In accordance with Rule 2.9 of the Code, as at the close of business on 12 December 2024 (being the business day prior to the date of this announcement), Tullow confirms that it had in issue 1,458,808,163 ordinary shares (with a nominal value of 10p each) with voting rights and admitted to trading on the main market of the London Stock Exchange under the ISIN code GB0001500809. Tullow holds no ordinary shares in treasury.
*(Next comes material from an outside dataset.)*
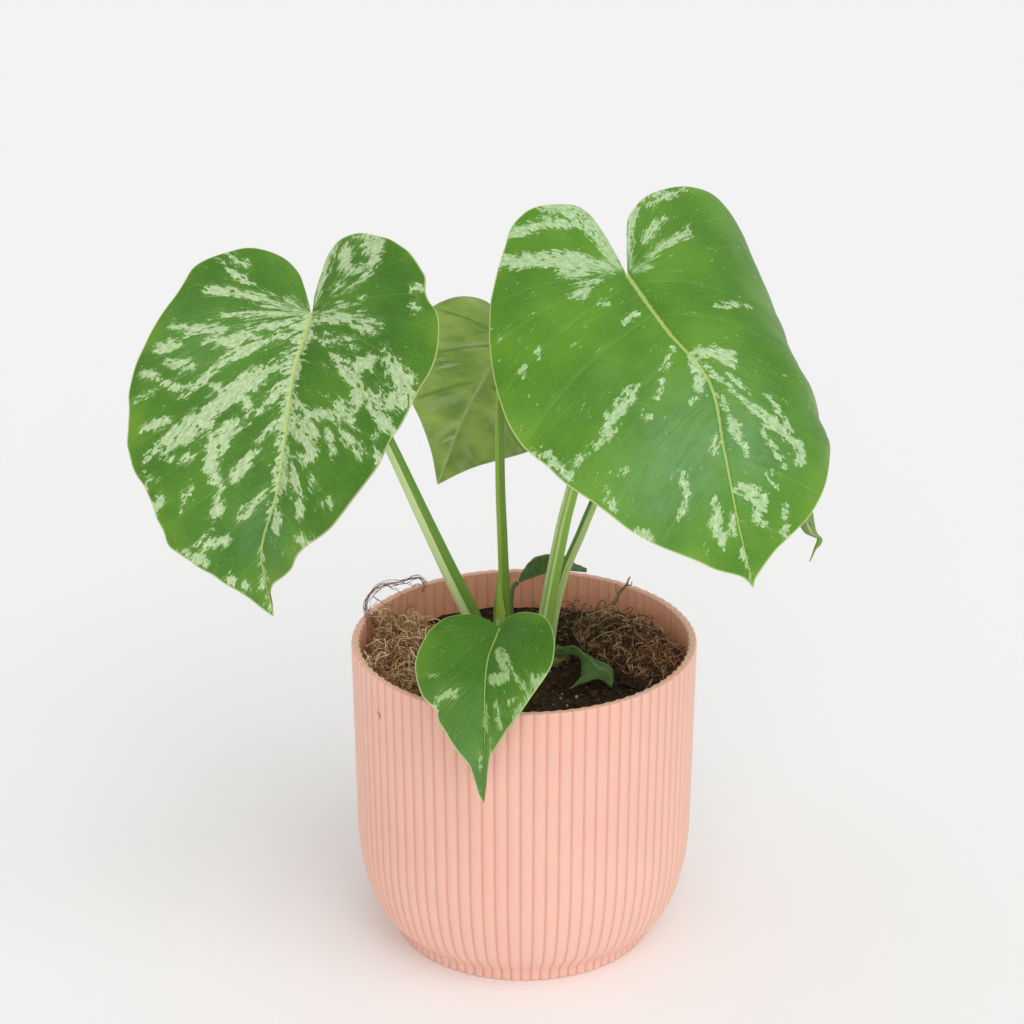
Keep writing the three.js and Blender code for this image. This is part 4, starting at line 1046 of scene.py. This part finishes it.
CURLED_RAILS = [
    [[-2, 42, 156.3], [5, 38, 161], [11, 39, 162.5], [17, 43, 162], [23, 49, 159], [30, 59, 154]],
    [[-2, 42.5, 157.5], [4, 45, 166], [12, 48, 167.5], [19, 52, 165], [24, 56, 160], [30, 60, 155]],
    [[-2, 43.2, 156.6], [3, 52, 162], [11, 57, 163], [18, 60, 161], [24, 61, 157], [30, 60.8, 154]],
]
YOUNG_RAILS = [
    [[15, 10.2, 132.4], [24, 4, 136], [27, -4, 134.5], [25, -14, 132.5], [21, -22, 131.5],
     [27, -18, 132.5], [33, -16, 133.5], [37, -19, 133.5], [39.5, -24, 133]],
    [[15, 12, 135.5], [23, 8, 139.5], [28, 2, 138.5], [34, -4, 137.5], [38, -7, 137],
     [40.5, -12, 137], [41, -16, 136], [41, -20, 134.5], [40.2, -24, 133.5]],
]
ROOT_LOOP = [[-70, 17, 144], [-74, 21, 150], [-74, 25, 154], [-71, 29, 157.5], [-66, 34, 159],
             [-58, 42, 156.5], [-50, 50, 155], [-47.5, 53, 151], [-48.5, 53, 147]]
# Path, count, spread, radius, seed, steps
ROOTS = [
    (ROOT_LOOP, 5, 0.95, 0.2, 61, 60),
    (ROOT_LOOP, 4, 1.7, 0.12, 62, 60),
    ([[-71, 27, 156], [-66, 26, 153], [-62, 28, 150]], 2, 0.4, 0.16, 63, 24),
    ([[-66, 34, 159], [-60, 36, 155], [-56, 36, 151]], 2, 0.5, 0.14, 64, 24),
    ([[-58, 42, 156.5], [-53, 42, 155], [-49, 46, 153.5]], 2, 0.5, 0.14, 65, 24),
    ([[-73, 22, 151], [-71, 20, 154], [-68, 22, 156.4]], 2, 0.5, 0.14, 66, 24),
]
TWIGS = [
    ([[42, 38, 147], [45, 42, 149], [48, 46, 152.5], [51, 50, 155.5]], 3, 0.35, 0.6, 71, 30),
    ([[45, 42, 149], [44, 44, 152], [44.5, 46, 154]], 1, 0.2, 0.35, 72, 20),
    ([[48, 46, 152.5], [50.5, 46.5, 153], [52, 47, 154.5]], 1, 0.2, 0.3, 73, 20),
]


def small_leaf(name, rails, rows, columns, node, look, ridge):
    """A small leaf as a sheet between rails, with its veins."""
    u = np.linspace(0, 1, rows)
    t = np.linspace(0, 1, columns)
    lines = np.array([spline(rail, u * (len(rail) - 1)) for rail in rails])
    points = np.stack([spline(lines[:, i], t * (len(rails) - 1)) for i in range(rows)])
    normal = unit(np.cross(np.gradient(points, axis=1), np.gradient(points, axis=0)))
    u = u[:, None] + 0 * t
    veins = np.cos(u * 60 + 6 * np.abs(t - 0.5))
    lift = 0.12 * veins * np.sin(math.pi * t) + 0.2 * ripples(points, 9, 5)
    rib = bell(t - ridge, 0.04) + 0 * u
    edge = np.minimum(t, 1 - t) + 0 * u
    body = 0.15 + 0.3 * smooth(0, 0.15, edge)
    values = {"rib": rib, "edge": edge, "vein": np.stack([u, t + 0 * u, 0 * u], -1)}
    parts = [(points + normal * (lift + rise)[..., None], grid_faces(rows, columns, flip=flip), 0, values)
             for rise, flip in ((body - 0.2 * rib, False), (-body - 0.4 * rib, True))]
    piece(name, parts, node, [look])


def wiry(path, count, spread, radius, seed, steps):
    """Thin strands that keep near a path and cross one another."""
    own = np.random.default_rng(seed)
    line = even_path(path, steps)
    t = np.linspace(0, 1, steps)
    sides = 6
    paths = []
    for _ in range(count):
        offset = np.stack([np.sin(t * own.uniform(4, 15) + own.uniform(0, 6.3)) for _ in range(3)], 1)
        offset = offset * spread * own.uniform(0.5, 1.3)
        paths.append(line + offset + ripples(line, 5, int(own.integers(999)))[:, None] * 0.2)
    radii = own.uniform(radius * 0.6, radius * 1.2, count)[:, None] * (1 - 0.4 * t)
    points, faces = tubes(paths, radii, sides, unit(own.normal(size=(count, 3))))
    return points, faces, 0, {"shade": np.repeat(own.uniform(0, 1, count), steps * sides)}


def make_fine_things():
    """The two small dark leaves, the aerial root and the twig."""
    dark = dark_leaf_look()
    small_leaf("curled_leaf", CURLED_RAILS, 90, 36, "blade_curled", dark, 0.5)
    small_leaf("young_leaf", YOUNG_RAILS, 120, 34, "blade_young", dark, 0.8)
    wood = strand_look("root_wood", (84, 60, 46), (124, 94, 72), (164, 132, 102), (98, 74, 58))
    piece("root_strands", [wiry(*root) for root in ROOTS], "root_loop", [wood])
    piece("twig_bits", [wiry(*twig) for twig in TWIGS], "twig", [wood])


# ---- stage

CAMERA_AT = (-0.00556, -1.2552, 0.7344)
CAMERA_TILT = 67.33
CAMERA_LENS = 105.12
FLOOR_SIZE = 14.0
LAMPS = (("key", (0.62, -0.8, 1.4), 45, 0.75), ("front", (0.1, -1.0, 0.34), 60, 0.75))


def make_stage():
    """Pale floor, pale room, two soft lamps and the photo's camera."""
    mesh = bpy.data.meshes.new("floor")
    half = FLOOR_SIZE / 2
    mesh.from_pydata([(-half, -half, 0), (half, -half, 0), (half, half, 0), (-half, half, 0)], [], [(0, 1, 2, 3)])
    mesh.materials.append(Look("pale_floor", 0.75, 0.2).done((248, 249, 250)))
    floor = add("floor", mesh)

    world = bpy.data.worlds.new("pale_room")
    world.use_nodes = True
    background = world.node_tree.nodes["Background"]
    background.inputs["Color"].default_value = (1.0, 0.995, 0.985, 1.0)
    background.inputs["Strength"].default_value = 0.69
    scene.world = world

    for name, place, spread, power in LAMPS:
        light = bpy.data.lights.new(name, "SUN")
        light.angle = math.radians(spread)
        light.energy = power
        light.color = (1.0, 0.99, 0.97)
        lamp = add(name, light)
        lamp.rotation_mode = "QUATERNION"
        lamp.rotation_quaternion = Vector(place).to_track_quat("Z", "Y")

    camera = bpy.data.cameras.new("camera")
    camera.sensor_width = 36
    camera.lens = CAMERA_LENS
    scene.camera = add("camera", camera)
    scene.camera.location = CAMERA_AT
    scene.camera.rotation_euler = (math.radians(CAMERA_TILT), 0, 0)


make_stage()
make_pot()
make_soil()
make_coir()
make_moss()
make_leaves()
make_stalks()
make_stem()
make_fine_things()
Dealing Disclosure Requirements

Under Rule 8.3(a) of the Code, any person who is interested in 1% or more of any class of relevant securities of an offeree company or of any securities exchange offeror (being any offeror other than an offeror in respect of which it has been announced that its offer is, or is likely to be, solely in cash) must make an Opening Position Disclosure following the commencement of the offer period and, if later, following the announcement in which any securities exchange offeror is first identified. An Opening Position Disclosure must contain details of the person's interests and short positions in, and rights to subscribe for, any relevant securities of each of (i) the offeree company and (ii) any securities exchange offeror(s). An Opening Position Disclosure by a person to whom Rule 8.3(a) applies must be made by no later than 3.30 pm (London time) on the 10th business day following the commencement of the offer period and, if appropriate, by no later than 3.30 pm (London time) on the 10th business day following the announcement in which any securities exchange offeror is first identified. Relevant persons who deal in the relevant securities of the offeree company or of a securities exchange offeror prior to the deadline for making an Opening Position Disclosure must instead make a Dealing Disclosure.

 

Under Rule 8.3(b) of the Code, any person who is, or becomes, interested in 1% or more of any class of relevant securities of the offeree company or of any securities exchange offeror must make a Dealing Disclosure if the person deals in any relevant securities of the offeree company or of any securities exchange offeror. A Dealing Disclosure must contain details of the dealing concerned and of the person's interests and short positions in, and rights to subscribe for, any relevant securities of each of (i) the offeree company and (ii) any securities exchange offeror(s), save to the extent that these details have previously been disclosed under Rule 8. A Dealing Disclosure by a person to whom Rule 8.3(b) applies must be made by no later than 3.30 pm (London time) on the business day following the date of the relevant dealing.

 

If two or more persons act together pursuant to an agreement or understanding, whether formal or informal, to acquire or control an interest in relevant securities of an offeree company or a securities exchange offeror, they will be deemed to be a single person for the purpose of Rule 8.3.

 

Opening Position Disclosures must also be made by the offeree company and by any offeror and Dealing Disclosures must also be made by the offeree company, by any offeror and by any persons acting in concert with any of them (see Rules 8.1, 8.2 and 8.4).

 

Details of the offeree and offeror companies in respect of whose relevant securities Opening Position Disclosures and Dealing Disclosures must be made can be found in the Disclosure Table on the Takeover Panel's website at www.thetakeoverpanel.org.uk, including details of the number of relevant securities in issue, when the offer period commenced and when any offeror was first identified. You should contact the Panel's Market Surveillance Unit on +44 (0)20 7638 0129 if you are in any doubt as to whether you are required to make an Opening Position Disclosure or a Dealing Disclosure.